Well, for starters, there’s pathogenesis. Needless to say, the COVID-19 coronavirus is derived from a totally different pathogen than the common cold and the flu.
The common cold is most frequently shown to come from a contracted rhinovirus, but several families of viruses may also sometimes be the culprit. Any of the milder human coronaviruses mentioned previously may also be recognized erroneously as an ordinary cold. The difference that the patient will experience in these cases will be negligible at best.
On the other hand, influenza viruses cause what is typically regarded as the flu in human beings.
Again, for most, self-diagnosis will usually involve a victim assessing themselves based off on perceived symptomology exclusively — anything like diarrhea, fever, nausea, fatigue, vomiting, and an aching body may all be considered flu-like symptoms, but there are many different reasons that a person may be experiencing these issues. COVID-19, however, usually won’t be one of them unless you’re dealing with a flu-like case of Omicron.
Finally, we arrive at COVID-19 and all of its associated variations. We’ve been living alongside the novel human coronavirus for a few years now, and, despite the fact that it has evolved and changed dramatically, the overwhelming majority of sequenced COVID cases being documented currently can be attributed to the following coronavirus variants:
- The SARS-CoV-2 Alpha variant
- The SARS-CoV-2 Delta variant
- The SARS-CoV-2 Omicron variant
While it’s definitely not possible to trace and sequence every single case of COVID-19, we’ve got plenty of data illuminating the path ahead.

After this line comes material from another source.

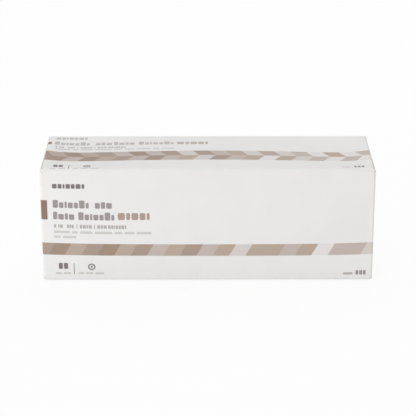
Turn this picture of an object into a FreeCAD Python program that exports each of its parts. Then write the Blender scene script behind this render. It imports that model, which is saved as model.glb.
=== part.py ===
import FreeCAD
import Part

import math
import os

Vector = FreeCAD.Vector

# A sealed folding carton of thin coated board, lying on its long side, in millimetres.
# X runs along the carton, the front panel faces -Y and Z is up. The origin is on the
# resting face, in the middle of the carton. The pack is closed and full, so it is one solid.

# Outside sizes of the pack, measured over its straight folds
carton_length = 170.0
carton_depth = 52.0
carton_height = 61.0

# Board and its scored folds
board_thickness = 0.45
fold_radius = 1.3
dust_fold_radius = 0.8
crease_land = 0.5

# Bulge of the front and back panels: its height, and the run from an end over which it grows
panel_bulge = 3.0
bulge_run = 20.0

# Sag of the top panel: its depth, and the distance of its deepest place from each end
top_sag = 1.25
sag_from_end = 17.0

# Glued side seam: the raw edge of the back panel stops this far above the resting face
seam_edge_height = 2.0

# Glued end flaps
flap_side_gap = 0.8
flap_free_gap = 1.6
flap_taper = 1.8
flap_corner_radius = 2.5

# Rows of points that carry a curved panel, along and across it
rows_along = 28
rows_across = 6

# Sizes that follow from the ones above
half_depth = carton_depth / 2
tube_half_length = carton_length / 2 - 2 * board_thickness
panel_half_length = tube_half_length - dust_fold_radius - crease_land


def unit(vector):
    return vector / vector.Length


def rounded_outline(corners):
    """Closed wire through a list of (point, radius) corners, with an arc at each radius."""
    runs = []
    for index, (corner, radius) in enumerate(corners):
        before = unit(corners[index - 1][0] - corner)
        after = unit(corners[(index + 1) % len(corners)][0] - corner)
        half_angle = before.getAngle(after) / 2
        setback = radius / math.tan(half_angle)
        inward = unit(before + after)
        middle = corner + inward * (radius / math.sin(half_angle) - radius)
        runs.append((corner + before * setback, middle, corner + after * setback, radius))
    edges = []
    for index, (start, middle, end, radius) in enumerate(runs):
        if radius > 0:
            edges.append(Part.Arc(start, middle, end).toShape())
        next_start = runs[(index + 1) % len(runs)][0]
        edges.append(Part.LineSegment(end, next_start).toShape())
    return Part.Wire(edges)


def prism(corners, path):
    return Part.Face(rounded_outline(corners)).extrude(path)


def plan_prism(half_length, radius):
    """Block seen from above, with its four upright end folds rounded."""
    corners = [
        (Vector(-half_length, -half_depth, 0), radius),
        (Vector(half_length, -half_depth, 0), radius),
        (Vector(half_length, half_depth, 0), radius),
        (Vector(-half_length, half_depth, 0), radius),
    ]
    return prism(corners, Vector(0, 0, carton_height))


def side_prism(half_length, radius):
    """Block seen from the front, with the end folds of its top and bottom panels rounded."""
    corners = [
        (Vector(-half_length, -half_depth, 0), radius),
        (Vector(half_length, -half_depth, 0), radius),
        (Vector(half_length, -half_depth, carton_height), radius),
        (Vector(-half_length, -half_depth, carton_height), radius),
    ]
    return prism(corners, Vector(0, carton_depth, 0))


def board_tube():
    """The four panels round the contents, with the back panel lapped on the seam flap."""
    seam_face = half_depth - board_thickness
    left = -tube_half_length
    section = [
        (Vector(left, -half_depth, 0), fold_radius),
        (Vector(left, seam_face, 0), fold_radius),
        (Vector(left, seam_face, seam_edge_height), 0),
        (Vector(left, half_depth, seam_edge_height), 0),
        (Vector(left, half_depth, carton_height), fold_radius),
        (Vector(left, -half_depth, carton_height), fold_radius),
    ]
    tube = prism(section, Vector(2 * tube_half_length, 0, 0))
    tube = tube.common(plan_prism(tube_half_length, dust_fold_radius))
    return tube.common(side_prism(tube_half_length, dust_fold_radius))


def curved_panel(half_width, lift_along):
    """Face over a flat panel, lifted by lift_along(x) on its middle line, straight at its rim."""
    grid = []
    for row in range(rows_along + 1):
        x = panel_half_length * (2 * row / rows_along - 1)
        lift = lift_along(panel_half_length - abs(x))
        line = []
        for step in range(rows_across + 1):
            across = 2 * step / rows_across - 1
            line.append(Vector(x, half_width * across, lift * (1 - across ** 2)))
        grid.append(line)
    surface = Part.BSplineSurface()
    surface.interpolate(grid)
    return surface.toShape()


def bulge_at(distance_from_end):
    return panel_bulge * (1 - math.exp(-distance_from_end / bulge_run))


def sag_at(distance_from_end):
    ratio = distance_from_end / sag_from_end
    return -top_sag * ratio * math.exp(1 - ratio)


def bulged_side(turn, lower_edge):
    """Pad of the pack behind a front or back panel, from lower_edge up to the top fold."""
    upper_edge = carton_height - fold_radius - crease_land
    panel = curved_panel((upper_edge - lower_edge) / 2, bulge_at)
    pad = panel.extrude(Vector(0, 0, -2 * panel_bulge))
    pad.rotate(Vector(0, 0, 0), Vector(1, 0, 0), turn)
    facing = -1 if turn > 0 else 1
    pad.translate(Vector(0, facing * half_depth, (upper_edge + lower_edge) / 2))
    return pad


def top_hollow():
    """The space above the sagging top panel, to be cut away."""
    panel = curved_panel(half_depth - fold_radius - crease_land, sag_at)
    hollow = panel.extrude(Vector(0, 0, 2 * top_sag))
    hollow.translate(Vector(0, 0, carton_height))
    return hollow


def end_flap(end, hinge, plies, lower_edge):
    """Glued flap on the end +X or -X, hinged at the front (-1) or back (+1) upright fold."""
    outer = tube_half_length + plies * board_thickness
    inner = tube_half_length - fold_radius
    upper_edge = carton_height - flap_side_gap
    free = -hinge * (half_depth - flap_free_gap)
    outline = [
        (Vector(end * inner, hinge * half_depth, lower_edge), 0),
        (Vector(end * inner, hinge * half_depth, upper_edge), 0),
        (Vector(end * inner, free, upper_edge - flap_taper), flap_corner_radius),
        (Vector(end * inner, free, lower_edge + flap_taper), flap_corner_radius),
    ]
    flap = prism(outline, Vector(end * (outer - inner), 0, 0))
    return flap.common(plan_prism(outer, fold_radius))


def sealed_carton():
    pack = board_tube()
    pack = pack.fuse(bulged_side(90, fold_radius + crease_land))
    pack = pack.fuse(bulged_side(-90, seam_edge_height + crease_land))
    pack = pack.cut(top_hollow())
    for end in (-1, 1):
        pack = pack.fuse(end_flap(end, 1, 1, seam_edge_height))
        pack = pack.fuse(end_flap(end, -1, 2, flap_side_gap))
    return pack.removeSplitter().Solids[0]


carton = sealed_carton()
os.makedirs("parts", exist_ok=True)
carton.exportStep("parts/carton.step")
print("carton volume in cubic millimetres:", round(carton.Volume))
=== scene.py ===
import math

import bpy
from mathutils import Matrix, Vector


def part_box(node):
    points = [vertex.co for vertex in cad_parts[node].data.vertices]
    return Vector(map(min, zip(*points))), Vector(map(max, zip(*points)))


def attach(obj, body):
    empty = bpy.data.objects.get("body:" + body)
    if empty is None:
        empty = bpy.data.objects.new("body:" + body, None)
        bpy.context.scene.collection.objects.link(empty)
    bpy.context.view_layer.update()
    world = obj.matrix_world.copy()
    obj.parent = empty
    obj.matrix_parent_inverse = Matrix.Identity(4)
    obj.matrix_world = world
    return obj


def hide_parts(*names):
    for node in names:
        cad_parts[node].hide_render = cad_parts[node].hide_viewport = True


# A sealed folding carton of coated board: one folded sheet with its printed front and top.
# Lengths are in metres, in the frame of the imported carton.
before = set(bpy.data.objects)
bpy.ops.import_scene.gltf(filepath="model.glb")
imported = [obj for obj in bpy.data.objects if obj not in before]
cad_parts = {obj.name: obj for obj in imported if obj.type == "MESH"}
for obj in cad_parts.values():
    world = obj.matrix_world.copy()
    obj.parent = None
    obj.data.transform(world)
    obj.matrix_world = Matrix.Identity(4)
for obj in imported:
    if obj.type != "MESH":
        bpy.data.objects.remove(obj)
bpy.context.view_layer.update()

MM = 0.001
NEAR = 0.01 * MM

# The pack's outline, from its solid
carton_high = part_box("carton")[1]
HALF_LENGTH = carton_high.x
HEIGHT = carton_high.z

# Board, folds and the plies that lie over each other on the ends
BOARD = 0.45 * MM
FOLD_RADIUS = 1.3 * MM
DUST_FOLD_RADIUS = 0.8 * MM
CREASE_LAND = 0.5 * MM
GLUE_GAP = 0.02 * MM
TUBE_HALF_LENGTH = HALF_LENGTH - 2 * BOARD
SHEET_HALF_LENGTH = TUBE_HALF_LENGTH - DUST_FOLD_RADIUS
PANEL_HALF_LENGTH = SHEET_HALF_LENGTH - CREASE_LAND
DUST_FLAP_REACH = TUBE_HALF_LENGTH - 2 * GLUE_GAP

# Bulge of the front and back panels and sag of the top panel
PANEL_BULGE = 3.0 * MM
BULGE_RUN = 20 * MM
TOP_SAG = 1.25 * MM
SAG_FROM_END = 17 * MM
HALF_DEPTH = carton_high.y - PANEL_BULGE * (1 - math.exp(-PANEL_HALF_LENGTH / BULGE_RUN))

# Side seam and end flaps
SEAM_FACE = HALF_DEPTH - BOARD - GLUE_GAP
SEAM_EDGE_HEIGHT = 2.0 * MM
SEAM_FLAP_HEIGHT = 14 * MM
FLAP_RELIEF = 0.15 * MM
FLAP_TAPER = 1.8 * MM
FLAP_FREE_GAP = 1.6 * MM
FLAP_CORNER_RADIUS = 2.5 * MM
DUST_FLAP_LENGTH = 22 * MM

# Fineness of the sheet
SHEET_COLUMNS = 92
PANEL_ROWS = 28
SEAM_ROWS = 4
DUST_FLAP_ROWS = 6
FOLD_STEPS = 8
FLAP_CORNER_STEPS = 6
SMOOTH_ANGLE = math.radians(32)

# Grain of the board, in cells to the metre
CLOUD_GRAIN = 90
FIBRE_GRAIN = 1400
RIPPLE_GRAIN = 60
EDGE_GRAIN = 2600

# Ink: its thickness, how far it is set outwards of the board's face, and its fineness
INK_THICKNESS = 0.05 * MM
INK_OUTWARD = 0.6
INK_CELL = 1.8 * MM
INK_START = 10 * MM
INK_CORNER_STEPS = 4

# Rows of blocks and bars: widths, gaps and rounding as shares, bar gaps in millimetres
BLOCK_WIDTHS = (0.95, 0.8, 0.4, 0.9, 0.75, 1.0, 0.55)
BLOCK_RISE = (0.4, 0, 0.15, 0, 0, 0.4, 0)
BLOCK_GAP = 0.2
BLOCK_ROUNDING = 0.2
BAR_ROUNDING = 0.4
BAR_GAP = 1.1
FOOT_BAR_GAP = 1.0
LONG_BARS = (8.2, 3.0, 6.4, 9.0, 4.0, 5.2, 7.6)
SHORT_BARS = (3.4, 7.0)
RULE_WIDTH = 0.45
RING_SIDES = 32
RING_SPACE = 0.17
DOT_REACH = 0.1

# Slanted bars of the two bands, and how their tones fade and beat along the panel
BAND_BARS = 23
BAND_SLANT = 0.55
BAND_OVERRUN = 12 * MM
BAND_FADE = 0.17
FRONT_RHYTHM = (0.2, 1.7, 0.6, 2.8, 1.1)
TOP_RHYTHM = (0.1, 2.2, 0.9, 3.0)

# Taupes of the bands, from dark to light, as screen colours
TAUPES = (
    (141, 117, 102),
    (160, 140, 123),
    (169, 150, 138),
    (183, 166, 152),
    (194, 181, 173),
    (212, 205, 200),
    (227, 222, 219),
)

# Light: what the floor and the room give, and where most lamps point
FLOOR_GLOW = 0.88
ROOM_LIGHT = 0.61
LAMP_AIM = (0, 0, 0.03)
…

COVID-19 isn’t exactly a mystery to us anymore, but that doesn’t necessarily mean that we should be letting our guards down as a society.
Other differences between Omicron and the cold include physiological differences between the viruses themselves, including the characteristic structures and receptors adorning the surfaces of each.
The capsid of a virus is the biological protein shell enclosed around the viable component of the viral unit. This outer shell in a single rhinovirus specimen, for example, is icosahedral, resembling a 20-sided geometric shape.
The structure of any coronavirus specimen includes a “halo” or “corona” of extrusions (the spikes protruding from the viral unit from all sides), in contrast to both rhinovirus and the influenza virus.
Omicron, in particular, has distinguished itself from even the original strain of SARS-CoV-2 with a new appendage — one spoke in its halo that reaches far beyond the others, thanks to an additional 32 mutations.
The Confusion Between Omicron & Common Cold
In our eyes, there are plenty of differences between the coronavirus and the common cold. Others, however, remain to be convinced.
We’ve got a couple of ideas as to how these misconceptions came into being in the public mind. Here are a couple of reasons why many continue to compare COVID-19 to the common cold, even as Omicron establishes itself as supreme.
Omicron Isn’t as Deadly as Previous COVID Strains
People may be getting confused because the Omicron variant isn’t as lethal as previous COVID variants. While Omicron’s death rate isn’t nearly as alarming as those first crazy months in quarantine, the fact that it covers ground so quickly is nothing to discount as harmless.
Omicron Symptoms Are Much More Like the Symptoms of the Flu
Instead of the ungodly respiratory distress, we remember from the earliest days of the pandemic; Omicron has few patients on ventilators. This puts its presentation much closer to a traditional cold or flu than the original coronavirus, which may confuse some.
The Facts Stand Strong: The Omicron Variant Is Not the Common Cold or Flu
Some people think that the pandemic is all hype. Others are scared out of their wits. When fear, uncertainty, and doubt get in the way of our better judgment and common sense, madness ensues.
The scientific community has been working night and day for nearly three years to understand everything that there is to know about this unprecedented global phenomenon. The research is still ongoing and in development, but one thing that we know beyond knowing is that COVID-19 has nothing to do with the flu or the common cold.